Alex,
Your reference to Shapiro is lifted from page 5 of "The Origin of Life: Five Questions Worth Asking:, Endnotes 3, 4, and 5 -- Scientific American, June 2007. ("A Simpler Origin for Life")
Shapiro's article is available at: https://www.scientificamerican.com/article/a-simpler-origin-for-life/
The
article’s heading explains the brochure’s selective quotes:
“The sudden appearance of a large-self-copying
molecule such as RNA was exceedingly improbable.
Energy-driven networks of
small molecules afford better odds as the initiators of life.” (underlining mine)
Excerpts from that article:
DNA, RNA, proteins and other elaborate large molecules must
then be set aside as participants in the origin of life. … Fortunately, an
alternative group of theories that can employ these materials has existed for
decades.
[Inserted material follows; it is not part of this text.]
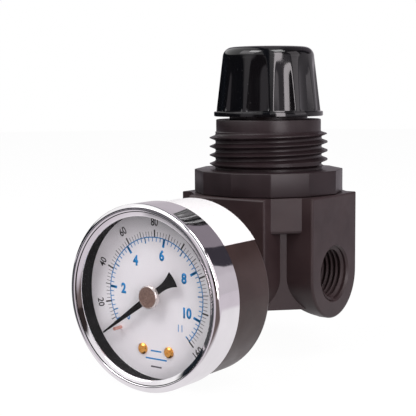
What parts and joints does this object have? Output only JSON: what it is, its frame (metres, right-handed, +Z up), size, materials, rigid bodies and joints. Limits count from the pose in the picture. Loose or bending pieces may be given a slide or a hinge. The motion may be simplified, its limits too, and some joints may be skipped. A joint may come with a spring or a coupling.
{
  "type": "miniature air pressure regulator",
  "caption": "Miniature air pressure regulator with a push-lock knob, a threaded panel neck, a cast body with ports at right angles and a dial gauge in front.",
  "frame": {"origin": "centre of the panel seat, the top face of the twelve-sided flange", "axes": "+Z up along the regulator towards the knob, -Y out of the gauge's dial, +X out of the outlet port"},
  "size_m": [0.042, 0.0716, 0.0771],
  "materials": {
    "body_coat": "satin black coat on die-cast zinc",
    "bonnet_plastic": "satin black moulded plastic",
    "knob_plastic": "polished black",
    "inner_plastic": "natural moulded plastic",
    "rubber_black": "moulded",
    "spring_steel": "drawn wire",
    "plain_steel": "zinc plated",
    "brass_turned": "turned",
    "case_black": "semi-gloss black",
    "chrome_ring": "polished",
    "window_clear": "clear",
    "dial_white": "printed white",
    "screw_brass": "yellow passivated",
    "pointer_black": "matt black",
    "hub_nickel": "dull nickel",
    "pin_copper": "coppered"
  },
  "bodies": {
    "housing": {"body": "body_coat", "pickup_tube": "brass_turned", "rear_port_plug": "plain_steel", "bonnet": "bonnet_plastic", "detent_ring": "rubber_black", "slip_ring": "inner_plastic", "diaphragm": "rubber_black", "control_spring": "spring_steel", "thrust_washer": "inner_plastic", "stem_guide": "inner_plastic", "valve_spring": "spring_steel", "valve_cap": "brass_turned", "valve_cap_oring": "rubber_black", "gauge_socket": "brass_turned", "gauge_case": "case_black", "gauge_bezel": "chrome_ring", "gauge_window": "window_clear", "window_gasket": "rubber_black", "dial": "dial_white", "dial_screws": "screw_brass", "stop_pin": "pin_copper", "bourdon_tube": "brass_turned", "hairspring": "spring_steel", "movement_back_plate": "brass_turned", "movement_front_plate": "brass_turned", "movement_pillars": "brass_turned", "movement_screws": "plain_steel"},
    "screw": {"adjusting_screw": "plain_steel"},
    "knob": {"knob": "knob_plastic"},
    "button": {"spring_button": "brass_turned"},
    "plate": {"diaphragm_plate": "plain_steel", "relief_seat": "brass_turned"},
    "valve": {"valve_poppet": "brass_turned", "valve_rubber": "rubber_black"},
    "sector": {"sector_gear": "brass_turned"},
    "link": {"link": "brass_turned"},
    "tip": {"bourdon_tip": "brass_turned"},
    "needle": {"pinion_shaft": "brass_turned", "pointer": "pointer_black", "pointer_hub": "hub_nickel"}
  },
  "joints": [
    {"name": "knob_turn", "type": "hinge", "parent": "housing", "child": "screw", "pos_m": [0, 0, 0], "axis": [0, 0, 1], "range_deg": [-1443, 3]},
    {"name": "knob_pull", "type": "slide", "parent": "screw", "child": "knob", "axis": [0, 0, 1], "range_m": [0, 0.0025]},
    {"name": "button_travel", "type": "slide", "parent": "housing", "child": "button", "axis": [0, 0, 1], "range_m": [-0.005, 0], "deforming": ["control_spring"]},
    {"name": "diaphragm_stroke", "type": "slide", "parent": "housing", "child": "plate", "axis": [0, 0, 1], "range_m": [-0.001, 0], "stiffness_N_per_m": 200, "deforming": ["diaphragm"]},
    {"name": "valve_lift", "type": "slide", "parent": "housing", "child": "valve", "axis": [0, 0, 1], "range_m": [-0.00101, 0.00001], "deforming": ["valve_spring"]},
    {"name": "sector_swing", "type": "hinge", "parent": "housing", "child": "sector", "pos_m": [0, -0.0436, -0.0364], "axis": [0, -1, 0], "range_deg": [0, 26], "stiffness_Nm_per_rad": 0.002, "deforming": ["hairspring"]},
    {"name": "pointer_turn", "type": "hinge", "parent": "housing", "child": "needle", "pos_m": [0, -0.048, -0.0254], "axis": [0, 1, 0], "range_deg": [-0.5, 260.5]},
    {"name": "tip_swing", "type": "hinge", "parent": "housing", "child": "tip", "pos_m": [0.00183, -0.0375, -0.02302], "axis": [0, -1, 0], "range_deg": [-0.1, 9.98], "deforming": ["bourdon_tube"]},
    {"name": "link_turn", "type": "hinge", "parent": "sector", "child": "link", "pos_m": [0.00321, -0.0426, -0.04023], "axis": [0, -1, 0], "range_deg": [-26.56, 0.1]}
  ],
  "couplings": [
    {"joint": "knob_turn", "follows": "button_travel", "rad_per_m": 5026.5},
    {"joint": "valve_lift", "follows": "diaphragm_stroke", "ratio": 1},
    {"joint": "pointer_turn", "follows": "sector_swing", "ratio": 10},
    {"joint": "tip_swing", "follows": "sector_swing", "ratio": 0.38},
    {"joint": "link_turn", "follows": "sector_swing", "ratio": -1.0178}
  ]
}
The theories employ a thermodynamic rather than a genetic definition
of life …
One assumption of the small-molecule approach is that
coupled reactions and primitive catalysts sufficient to get life started exist
in nature. ... The small molecule approach to the origin of life makes several
demands upon nature (a compartment, an external energy supply, a driver
reaction coupled to that supply, and the existence of a chemical network that
contains that reaction). These requirements are general in nature, however, and
are immensely more probable than the elaborate multi-step pathways needed to
form a molecule that can function as a replicator. …
If the general small-molecule paradigm were confirmed, then
our expectations of the place of life in the universe would change. … The
small-molecule alternative is in harmony with the views of biologist Stuart
Kauffman: “If this is all true, life is vastly more probable than we have
supposed. Not only are we at home in the universe, but we are far more likely
to share it with unknown companions.”